Heck, Guantanamo Bay is still open and, yes, President Obama ordered the raid that killed Osama bin Laden. The drones keep flying. And the president kept other war on terror things that supposedly shredded the constitution when Bush did them.

But the inertia of these relatively positive things has run out in the face of weakness.

Iraq is under intense pressure from Iran and al Qaeda. Afghanistan is about to be abandoned again (we did it after we helped eject the Soviets from the place, and got 9/11 for that error, remember). Al Qaeda is spreading. We saved Assad from defeat by going along with Russia's faux chemical arms deal. So Syria is poised to become a haven for jihadis and a more secure platform for Iran in the eastern Mediterranean Sea. Iran is strengthened by a faux nuclear deal that sends money to Iran that they spend on propping up Assad and building nuclear weapons.

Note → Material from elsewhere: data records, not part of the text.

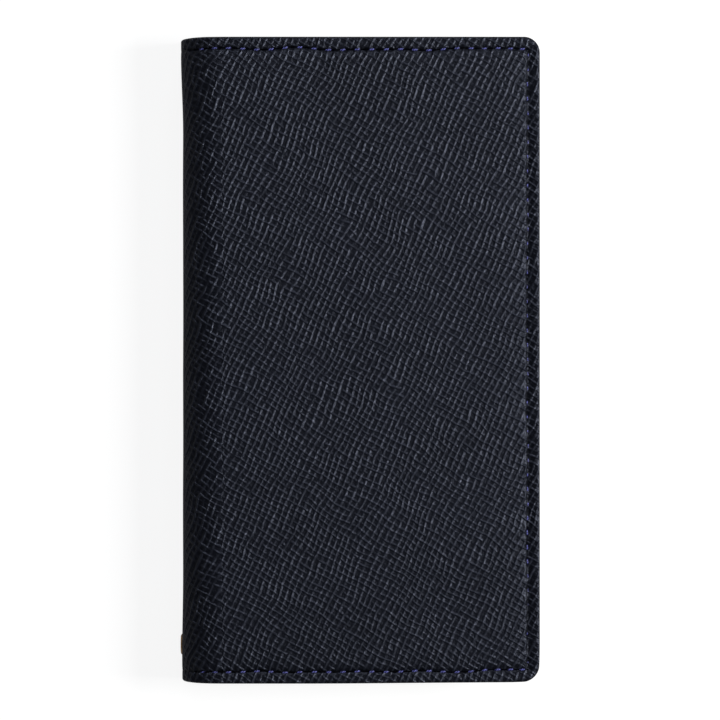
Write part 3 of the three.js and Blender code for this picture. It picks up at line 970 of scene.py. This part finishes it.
# %% A stitch's sizes
stitch_sizes = {
    "Pitch": stitch_pitch,
    "Stitch length": 2.1 * mm,
    "Thread radius": 0.26 * mm,
    "Slant": 0.16 * mm,
    "Crest": 0.50 * mm,
    "Crest shift": 0.50 * mm,
    "Dive": 0.55 * mm,
    "Hole radius": 0.22 * mm,
    "Crease radius": 0.17 * mm,
}
# the second finish is the painted shade of the needle holes and of the thread's crease
stitch_finishes = {"Thread": stitch_thread, "Painted shade": hole_shade_paint}
print("stitch", {name: round(value / mm, 2) for name, value in stitch_sizes.items()})

# %% [markdown]
# Two steps come up more than once in the tree: a tube round a curve, and a shape set on points.

# %% Tubes, and shapes on points
def swept(tree, path, radius, sides):
    """A closed tube round a curve."""
    ring = node(tree, "GeometryNodeCurvePrimitiveCircle", {"Resolution": sides, "Radius": radius})
    return node(tree, "GeometryNodeCurveToMesh", {"Curve": path, "Profile Curve": ring.outputs[0],
                                                  "Fill Caps": True}).outputs[0]


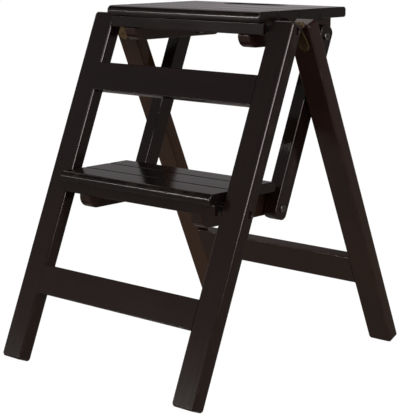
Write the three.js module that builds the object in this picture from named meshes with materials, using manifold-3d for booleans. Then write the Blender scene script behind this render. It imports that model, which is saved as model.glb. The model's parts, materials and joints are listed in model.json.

And more broadly, China was not deterred by our pivot, Russia continues to short-sheet our bed wherever they can--destabilizing Ukraine in an effort to reabsorb that nation, our European allies continue to weaken militarily, and budget cuts because of our poor financial situation hurt the military at least temporarily as it adjusts to the lower spending because it has needs built on higher spending levels.

So yeah, we're there. But our enemies don't seem to weigh our power when they calculate their odds. And that's a real problem. The world acts like we aren't there.

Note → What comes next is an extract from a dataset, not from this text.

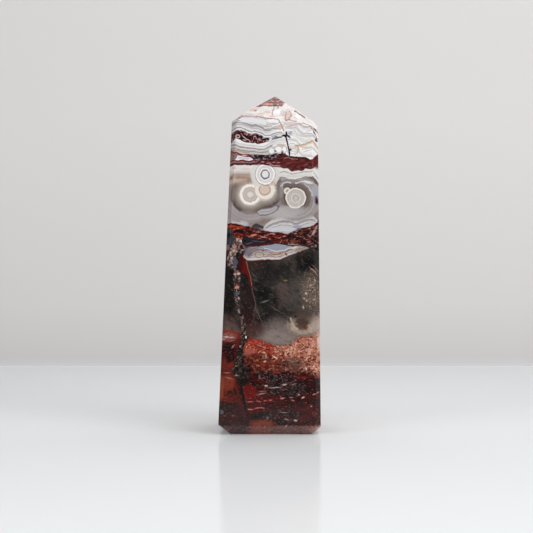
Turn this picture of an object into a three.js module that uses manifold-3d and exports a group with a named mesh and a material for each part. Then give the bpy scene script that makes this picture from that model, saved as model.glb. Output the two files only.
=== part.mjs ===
// A polished lace agate tower. It is one stone, ground flat on a lapidary wheel: a tapered column with four
// broad faces, a narrow facet along each upright edge, a low pyramid for a tip and a bevel round the foot.
// Every facet is a plane, and the stone is what all the planes leave, with its edges softened by the polish.
// Millimetres, +Z up. The broad face with the rings in it looks along -Y, and the origin is under the foot's middle.
import * as THREE from "three";
import { ConvexGeometry } from "three/addons/geometries/ConvexGeometry.js";
import { mergeVertices } from "three/addons/utils/BufferGeometryUtils.js";
import Module from "manifold-3d";

// Driving dimensions
const edgeRadius = 0.35; // how far the polish rounds every edge
const edgeSteps = 3; // flat strips across a rounded edge
const halfWidth = 14.9; // from the axis to the left and right faces, at bevelTop
const halfDepth = 14.5; // from the axis to the front and back faces, at bevelTop
const bevelTop = 3; // height of the bevel round the foot
const apex = new THREE.Vector3(1.6, 0.2, 100.25); // the tip stands a little right of the foot's middle
const shoulder = { reach: 12, height: 93.3 }; // where the tip's right side turns down more steeply
const frontRightCorner = new THREE.Vector3(10.04, -12.14, 90.76); // where the tip's small corner facet starts
const liftedFoot = { reach: 13.7, slope: 10 }; // the foot's front right corner is ground clear of the table

// A facet faces azimuth degrees round from the front, positive to the right, and looks up by the given degrees:
// 0 is an upright wall, 90 looks straight up and -90 straight down. It passes through the given point.
function facet(azimuth, up, point) {
  const turn = THREE.MathUtils.degToRad(azimuth);
  const rise = THREE.MathUtils.degToRad(up);
  const normal = new THREE.Vector3(
    Math.sin(turn) * Math.cos(rise),
    -Math.cos(turn) * Math.cos(rise),
    Math.sin(rise),
  );
  return { normal, distance: normal.dot(point) };
}

// The point that lies reach from the axis in a facet's own direction, at a height.
function reached(azimuth, reach, height) {
  const turn = THREE.MathUtils.degToRad(azimuth);
  return new THREE.Vector3(Math.sin(turn) * reach, -Math.cos(turn) * reach, height);
}

const facetAt = (azimuth, up, reach, height) => facet(azimuth, up, reached(azimuth, reach, height));

// The four broad faces lean in by different amounts, so the column leans to the right.
const broadFaces = [
  facetAt(0, 1.5, halfDepth, bevelTop),
  facetAt(90, 0.47, halfWidth, bevelTop),
  facetAt(180, 1.7, halfDepth, bevelTop),
  facetAt(270, 2.5, halfWidth, bevelTop),
];

// The narrow facets along the upright edges. The front left one widens from the foot to the tip.
const uprightEdges = [
  facetAt(45, 1.52, 19.76, bevelTop),
  facetAt(135, 1.58, 19.73, bevelTop),
  facetAt(225, 3.1, 19.94, bevelTop),
  facetAt(315, 3.26, 20.43, bevelTop),
];

// The tip's four sides meet at the apex. The right side has a steeper shoulder, and three corners are cut back.
const tipSides = [
  facet(9.7, 55.2, apex),
  facet(90, 53.4, apex),
  facet(184, 56, apex),
  facet(270, 55, apex),
  facetAt(90, 34, shoulder.reach, shoulder.height),
  facet(45, 52.8, frontRightCorner),
  facetAt(138, 50, 15.6, 91.2),
  facetAt(228, 48, 14.9, 91),
  facetAt(312, 43, 16.1, 90.5),
];

// The foot: the flat that it stands on, the bevel on each side and across each corner, and the lifted corner.
const foot = [
  facet(0, -90, new THREE.Vector3(0, 0, 0)),
  facetAt(0, -46.3, halfDepth, 2.87),
  facetAt(45, -53.3, 19.76, 2.5),
  facetAt(90, -42, halfWidth, 2.35),
  facetAt(135, -52, 19.73, 3),
  facetAt(180, -45, halfDepth, 2.9),
  facetAt(225, -53, 19.94, 3),
  facetAt(270, -48.3, halfWidth, 3.06),
  facetAt(315, -56.5, 20.43, 3),
  facetAt(60, liftedFoot.slope - 90, liftedFoot.reach, 0),
];

const facets = [...broadFaces, ...uprightEdges, ...tipSides, ...foot];

// A chip in the foot's front edge, where the flat ends: a small scoop, not a facet.
const chip = { at: new THREE.Vector3(9.3, -11.75, -0.25), size: new THREE.Vector3(1.0, 0.8, 0.7) };

// The point where three planes cross, each drawn in by the inset, or null where they don't.
function crossing(a, b, c, inset) {
  const rows = new THREE.Matrix3();
  rows.set(...a.normal.toArray(), ...b.normal.toArray(), ...c.normal.toArray());
  if (Math.abs(rows.determinant()) < 1e-4) return null;
  const away = new THREE.Vector3(a.distance - inset, b.distance - inset, c.distance - inset);
  return away.applyMatrix3(rows.invert());
}

// Directions spread evenly over the corner that three facets make, their own normals included.
function spread(a, b, c) {
  const found = [];
  for (let i = 0; i <= edgeSteps; i++) {
    for (let j = 0; j <= edgeSteps - i; j++) {
      const direction = new THREE.Vector3()
        .addScaledVector(a.normal, i)
        .addScaledVector(b.normal, j)
        .addScaledVector(c.normal, edgeSteps - i - j);
      found.push(direction.normalize());
    }
  }
  return found;
}

// The stone between the facets: its corners are drawn in by the edge radius, and a ball's surface grows them back.
function groundStone() {
  const slack = 1e-6;
  const points = [];
  for (let i = 0; i < facets.length; i++) {
    for (let j = i + 1; j < facets.length; j++) {
      for (let k = j + 1; k < facets.length; k++) {
        const corner = crossing(facets[i], facets[j], facets[k], edgeRadius);
        if (!corner) continue;
        if (facets.some((f) => f.normal.dot(corner) > f.distance - edgeRadius + slack)) continue;
        for (const direction of spread(facets[i], facets[j], facets[k])) {
          points.push(corner.clone().addScaledVector(direction, edgeRadius));
        }
      }
    }
  }
  return new ConvexGeometry(points);
}

const wasm = await Module();
wasm.setup();

// A closed geometry as a solid that can be cut.
function toSolid(geometry) {
  const plain = geometry.clone();
  plain.deleteAttribute("normal");
  plain.deleteAttribute("uv");
  const merged = mergeVertices(plain, 1e-4);
  const vertProperties = new Float32Array(merged.attributes.position.array);
  const triVerts = new Uint32Array(merged.index.array);
  return new wasm.Manifold(new wasm.Mesh({ numProp: 3, vertProperties, triVerts }));
}

// A solid back as a geometry with flat normals.
function toGeometry(solid) {
  const mesh = solid.getMesh();
  const indexed = new THREE.BufferGeometry();
  indexed.setAttribute("position", new THREE.BufferAttribute(mesh.vertProperties, 3));
  indexed.setIndex(new THREE.BufferAttribute(mesh.triVerts, 1));
  const flat = indexed.toNonIndexed();
  flat.computeVertexNormals();
  return flat;
}

function chipScoop() {
  const scoop = new THREE.IcosahedronGeometry(1, 2);
  scoop.scale(chip.size.x, chip.size.y, chip.size.z);
  scoop.translate(chip.at.x, chip.at.y, chip.at.z);
  return scoop;
}

// Puts the origin under the middle of the whole stone.
function centred(geometry) {
  geometry.computeBoundingBox();
  const { min, max } = geometry.boundingBox;
  return geometry.translate(-(min.x + max.x) / 2, -(min.y + max.y) / 2, -min.z);
}

const agate = new THREE.MeshStandardMaterial({ color: 0x8f6f6a, roughness: 0.12, metalness: 0 });

const tower = new THREE.Mesh(centred(toGeometry(toSolid(groundStone()).subtract(toSolid(chipScoop())))), agate);
tower.name = "tower";

const stone = new THREE.Group();
stone.add(tower);

export default stone;
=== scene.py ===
import math
import bpy
import bmesh
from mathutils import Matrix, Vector


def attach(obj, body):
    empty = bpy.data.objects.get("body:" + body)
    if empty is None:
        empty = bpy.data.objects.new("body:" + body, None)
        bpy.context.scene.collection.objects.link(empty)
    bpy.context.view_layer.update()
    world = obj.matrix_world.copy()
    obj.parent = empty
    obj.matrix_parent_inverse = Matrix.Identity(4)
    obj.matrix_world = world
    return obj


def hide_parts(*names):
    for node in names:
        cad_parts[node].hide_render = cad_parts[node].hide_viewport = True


# A polished lace agate tower on a pale sweep. The stone is one piece. Its layers, rings, veins and specks are painted
# by one shader, in millimetres of the stone: x across the ringed face, z up, and depth behind that face.

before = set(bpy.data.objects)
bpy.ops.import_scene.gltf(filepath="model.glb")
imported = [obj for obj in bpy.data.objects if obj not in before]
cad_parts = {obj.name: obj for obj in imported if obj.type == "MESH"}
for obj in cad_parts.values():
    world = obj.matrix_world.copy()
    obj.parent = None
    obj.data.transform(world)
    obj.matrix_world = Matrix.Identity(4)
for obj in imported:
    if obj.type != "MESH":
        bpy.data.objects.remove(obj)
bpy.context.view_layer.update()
print("frame loaded")


# Colours are written as they look on screen, 0 to 255, and turned into Blender's linear light here.
def tone(red, green, blue):
    def linear(level):
        level /= 255
        return level / 12.92 if level <= 0.04045 else ((level + 0.055) / 1.055) ** 2.4
    return (linear(red), linear(green), linear(blue), 1.0)


def join(value, entry):
    if isinstance(value, Wire):
        entry.id_data.links.new(value.socket, entry)
    else:
        entry.default_value = value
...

But I've long feared that foreign policy is only something that affects the president's domestic agenda. And that is the source of the problem:

I've figured our president is so totally focused on his domestic agenda that foreign policy and wars are only of interest depending on how he figures they'll hurt or help his domestic agenda. ...

Saying that foreign policy is a distant second in priorities for this administration might seem an odd thing to say for a president who has travelled abroad so much already.

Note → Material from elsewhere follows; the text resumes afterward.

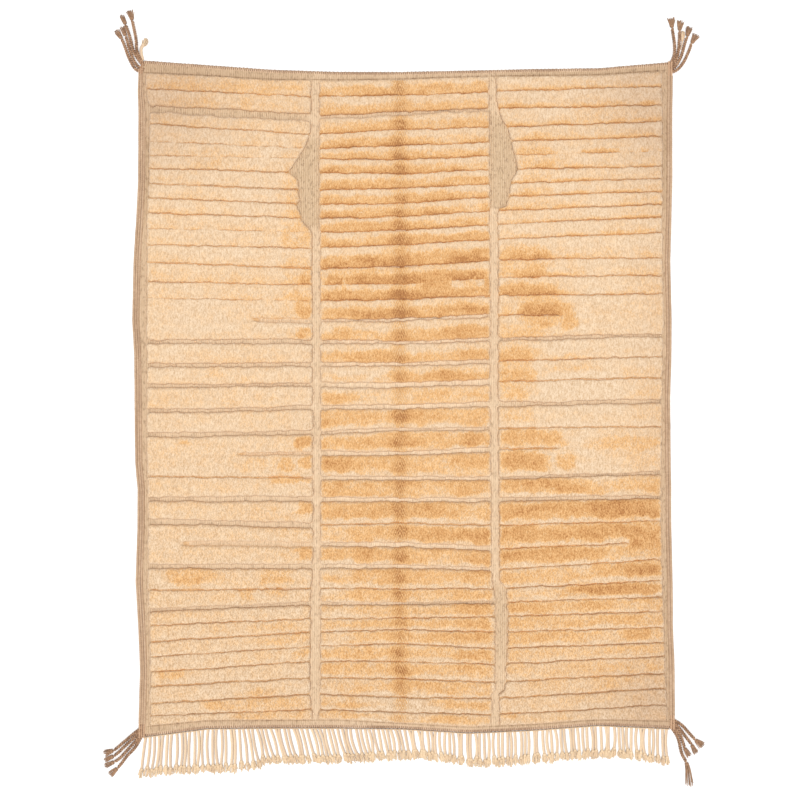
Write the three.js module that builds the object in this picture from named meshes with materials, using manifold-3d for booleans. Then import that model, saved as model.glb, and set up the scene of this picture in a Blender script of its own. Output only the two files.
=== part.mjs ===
// A hand-knotted wool rug, lying flat and face up. Millimetres, +Z up.
// The origin is the middle of the rug's underside. +X runs across the rug, and +Y towards its upper end.
import * as THREE from "three";
import { mergeVertices } from "three/addons/utils/BufferGeometryUtils.js";
import Module from "manifold-3d";

const wasm = await Module();
wasm.setup();

// Driving dimensions
const GROUND = 6; // thickness of the flat-woven ground
const PILE = 22; // top of the knotted pile, above the floor
const LUMP = 1.2; // how far the pile's top rises and falls
const LUMP_RUN = { across: 83, along: 57, drift: 210 }; // how slowly it does so across and along the rug
const WALL_RUN = 3; // how far a band's side leans back from a groove
const SHOULDER = 5; // how far the pile leans back from the borders and the lines
const FAINT = 0.35; // depth of a groove that the pile nearly closes, as a share of the pile
const SLIT = 2; // floor width of a closed groove
const HEADING = 17; // width of the ribbed band across each end
const HEADING_HIGH = 9;
const HEADING_ROUND = { wide: 0.25, high: 0.6 }; // where its rounded edges start, as shares of its size
const SELVEDGE_CORDS = { left: 3, right: 2 };
const SELVEDGE_WIDTH = { left: 32, right: 24 };
const CORD_HIGH = 12;
const CORD_VALLEY = 8;
const CORNER_LONG = 66; // length along the side of each corner, where the cords gather into plaits
const CORNER_HIGH = 11;
const CORNER_REACH = 1540; // how far from the middle of the rug, along it, the sides are read for a corner
const GAP = 0.3; // left between pieces that touch
const MERGE = 1e-4; // points closer than this are one point
const FRINGE_STRIP = { wide: 5, high: 9, from: -1196, to: 1228 };
const FRINGE_STRANDS = 110;
const STRAND = { wide: 11, high: 7.5 };
const KNOT = { wide: 15, high: 11 };
const TUFT = { wide: 19, high: 7, long: 38 };
const PLAIT = { wide: 13.5, high: 12 };
const PLAIT_KNOT = { wide: 1.2, high: 1.15 }; // as shares of the plait's own width and height
const BRUSH_HIGH = 0.7; // as a share of the plait's height
const CREAM_END_HIGH = 0.8; // as a share of its width

// A table is a list of rows with named columns.
const table = (names, ...lines) =>
  lines.map((line) => Object.fromEntries(names.map((name, i) => [name, line[i]])));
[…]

But it makes sense if you think of the trips abroad as efforts to disengage from foes and retreat a bit by giving our foes what they want in order to buy time to pass domestic legislation.

Understand that when you retreat, it takes a while for an enemy to pursue you and fill the vacuum. And that time it takes for the enemy to re-engage will surely be much quieter.

And if you want to, you can argue that the period of quiet while the enemy approaches is actually "peace." It isn't peace, but you can pretend for a while that it is so you can focus on domestic issues.

Yes, foes have finally started filling those vacuums. The false peace ended. Perhaps the Benghazi 11 SEP 12 attack is as convenient a signal event as any to mark the period when we can't pretend that we've achieved actual peace.

Foes who think we are too weak in leadership to use the power that our foes will admit we still have on paper, will advance as they see us retreat to see what they can gain because they don't think we will use that technically existing power.

They will believe that they have an opportunity to make gains now, before new leadership can make it obvious to the world that America is engaged, pushing forward, competing, and standing up.

That's the ultimate bad news. The president and his team think that they have been responsibly ending a decade of war. All they are doing is inviting a new war. A new war on top of the old war on terror that we haven't won yet.

And John Kerry--and his boss--will be perplexed by that, too.